# [MATERIAL]
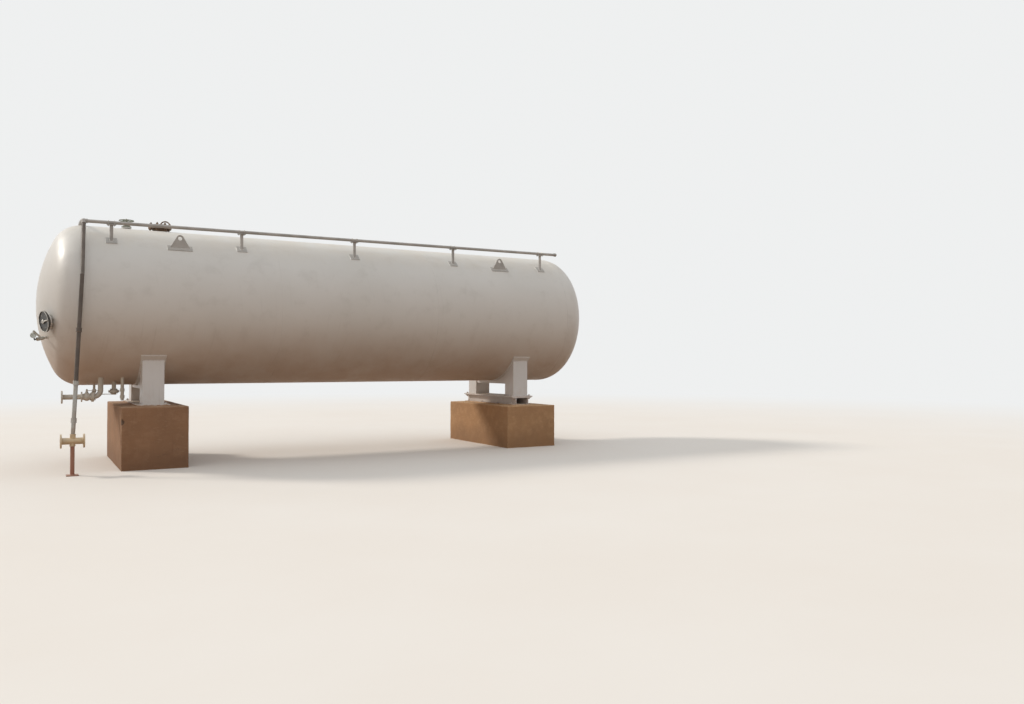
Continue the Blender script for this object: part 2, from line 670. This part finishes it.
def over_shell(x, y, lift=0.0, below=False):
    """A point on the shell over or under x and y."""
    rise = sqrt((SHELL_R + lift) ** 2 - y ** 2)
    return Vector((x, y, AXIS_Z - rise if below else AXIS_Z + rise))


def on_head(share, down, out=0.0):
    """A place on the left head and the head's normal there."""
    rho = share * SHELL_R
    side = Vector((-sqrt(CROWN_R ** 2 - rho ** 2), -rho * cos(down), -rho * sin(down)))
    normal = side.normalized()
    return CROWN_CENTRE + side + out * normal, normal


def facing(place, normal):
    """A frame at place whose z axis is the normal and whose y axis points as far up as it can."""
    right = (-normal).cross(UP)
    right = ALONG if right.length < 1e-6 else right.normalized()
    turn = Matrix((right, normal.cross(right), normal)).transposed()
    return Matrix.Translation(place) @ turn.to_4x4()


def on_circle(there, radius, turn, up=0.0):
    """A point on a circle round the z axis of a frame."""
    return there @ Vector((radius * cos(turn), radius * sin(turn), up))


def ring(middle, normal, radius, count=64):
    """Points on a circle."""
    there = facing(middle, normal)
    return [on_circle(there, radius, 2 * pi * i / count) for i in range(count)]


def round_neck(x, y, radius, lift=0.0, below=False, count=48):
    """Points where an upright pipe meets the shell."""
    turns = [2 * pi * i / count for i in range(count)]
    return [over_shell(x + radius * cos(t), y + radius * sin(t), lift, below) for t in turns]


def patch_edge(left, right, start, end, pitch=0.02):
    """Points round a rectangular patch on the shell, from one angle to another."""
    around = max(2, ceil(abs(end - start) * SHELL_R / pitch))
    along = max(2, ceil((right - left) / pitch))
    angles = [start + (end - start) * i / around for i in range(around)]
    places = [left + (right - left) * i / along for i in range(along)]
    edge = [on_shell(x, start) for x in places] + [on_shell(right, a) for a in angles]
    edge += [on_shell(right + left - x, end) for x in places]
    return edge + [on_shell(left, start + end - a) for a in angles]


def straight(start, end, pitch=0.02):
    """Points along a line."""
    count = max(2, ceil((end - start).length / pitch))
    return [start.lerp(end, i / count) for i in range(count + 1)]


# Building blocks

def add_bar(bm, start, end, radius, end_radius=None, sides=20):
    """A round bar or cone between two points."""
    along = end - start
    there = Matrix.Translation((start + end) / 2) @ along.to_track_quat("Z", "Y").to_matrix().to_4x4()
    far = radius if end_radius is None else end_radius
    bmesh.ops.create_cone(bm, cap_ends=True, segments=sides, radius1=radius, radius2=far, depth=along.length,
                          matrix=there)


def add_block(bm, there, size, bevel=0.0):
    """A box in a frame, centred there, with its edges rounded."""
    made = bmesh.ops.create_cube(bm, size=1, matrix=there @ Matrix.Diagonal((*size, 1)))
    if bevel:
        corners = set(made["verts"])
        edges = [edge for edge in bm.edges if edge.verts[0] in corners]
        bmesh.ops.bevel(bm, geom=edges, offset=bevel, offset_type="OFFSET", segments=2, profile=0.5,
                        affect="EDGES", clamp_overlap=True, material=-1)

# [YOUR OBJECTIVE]
Repeat the material above exactly.

# [CORRECT RESULT]
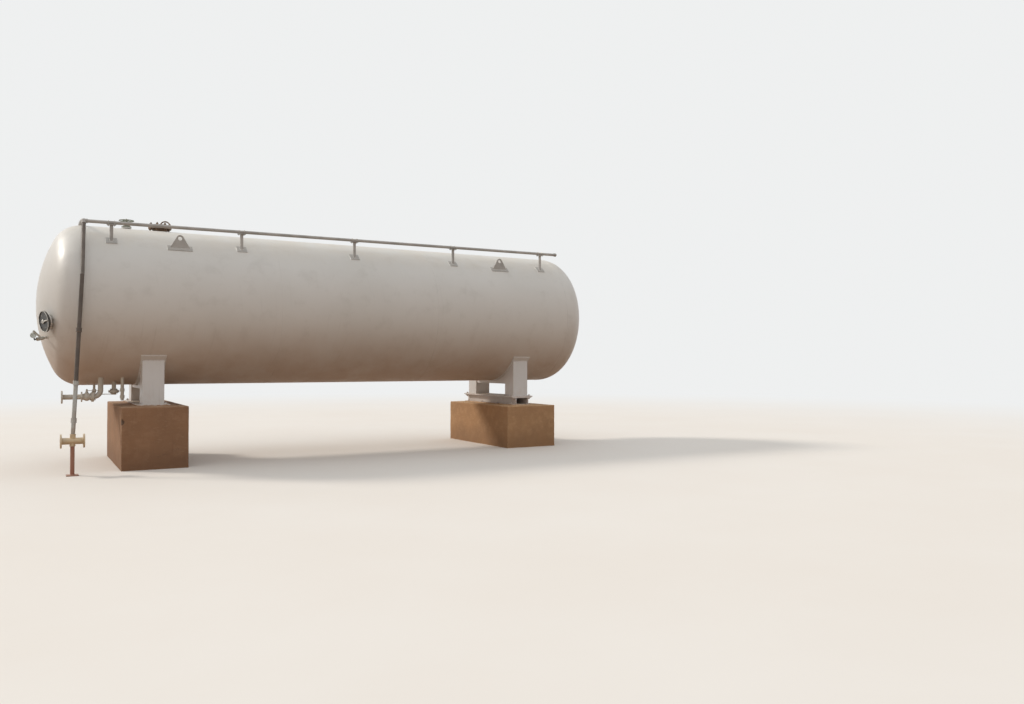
Continue the Blender script for this object: part 2, from line 670. This part finishes it.
def over_shell(x, y, lift=0.0, below=False):
    """A point on the shell over or under x and y."""
    rise = sqrt((SHELL_R + lift) ** 2 - y ** 2)
    return Vector((x, y, AXIS_Z - rise if below else AXIS_Z + rise))


def on_head(share, down, out=0.0):
    """A place on the left head and the head's normal there."""
    rho = share * SHELL_R
    side = Vector((-sqrt(CROWN_R ** 2 - rho ** 2), -rho * cos(down), -rho * sin(down)))
    normal = side.normalized()
    return CROWN_CENTRE + side + out * normal, normal


def facing(place, normal):
    """A frame at place whose z axis is the normal and whose y axis points as far up as it can."""
    right = (-normal).cross(UP)
    right = ALONG if right.length < 1e-6 else right.normalized()
    turn = Matrix((right, normal.cross(right), normal)).transposed()
    return Matrix.Translation(place) @ turn.to_4x4()


def on_circle(there, radius, turn, up=0.0):
    """A point on a circle round the z axis of a frame."""
    return there @ Vector((radius * cos(turn), radius * sin(turn), up))


def ring(middle, normal, radius, count=64):
    """Points on a circle."""
    there = facing(middle, normal)
    return [on_circle(there, radius, 2 * pi * i / count) for i in range(count)]


def round_neck(x, y, radius, lift=0.0, below=False, count=48):
    """Points where an upright pipe meets the shell."""
    turns = [2 * pi * i / count for i in range(count)]
    return [over_shell(x + radius * cos(t), y + radius * sin(t), lift, below) for t in turns]


def patch_edge(left, right, start, end, pitch=0.02):
    """Points round a rectangular patch on the shell, from one angle to another."""
    around = max(2, ceil(abs(end - start) * SHELL_R / pitch))
    along = max(2, ceil((right - left) / pitch))
    angles = [start + (end - start) * i / around for i in range(around)]
    places = [left + (right - left) * i / along for i in range(along)]
    edge = [on_shell(x, start) for x in places] + [on_shell(right, a) for a in angles]
    edge += [on_shell(right + left - x, end) for x in places]
    return edge + [on_shell(left, start + end - a) for a in angles]


def straight(start, end, pitch=0.02):
    """Points along a line."""
    count = max(2, ceil((end - start).length / pitch))
    return [start.lerp(end, i / count) for i in range(count + 1)]


# Building blocks

def add_bar(bm, start, end, radius, end_radius=None, sides=20):
    """A round bar or cone between two points."""
    along = end - start
    there = Matrix.Translation((start + end) / 2) @ along.to_track_quat("Z", "Y").to_matrix().to_4x4()
    far = radius if end_radius is None else end_radius
    bmesh.ops.create_cone(bm, cap_ends=True, segments=sides, radius1=radius, radius2=far, depth=along.length,
                          matrix=there)


def add_block(bm, there, size, bevel=0.0):
    """A box in a frame, centred there, with its edges rounded."""
    made = bmesh.ops.create_cube(bm, size=1, matrix=there @ Matrix.Diagonal((*size, 1)))
    if bevel:
        corners = set(made["verts"])
        edges = [edge for edge in bm.edges if edge.verts[0] in corners]
        bmesh.ops.bevel(bm, geom=edges, offset=bevel, offset_type="OFFSET", segments=2, profile=0.5,
                        affect="EDGES", clamp_overlap=True, material=-1)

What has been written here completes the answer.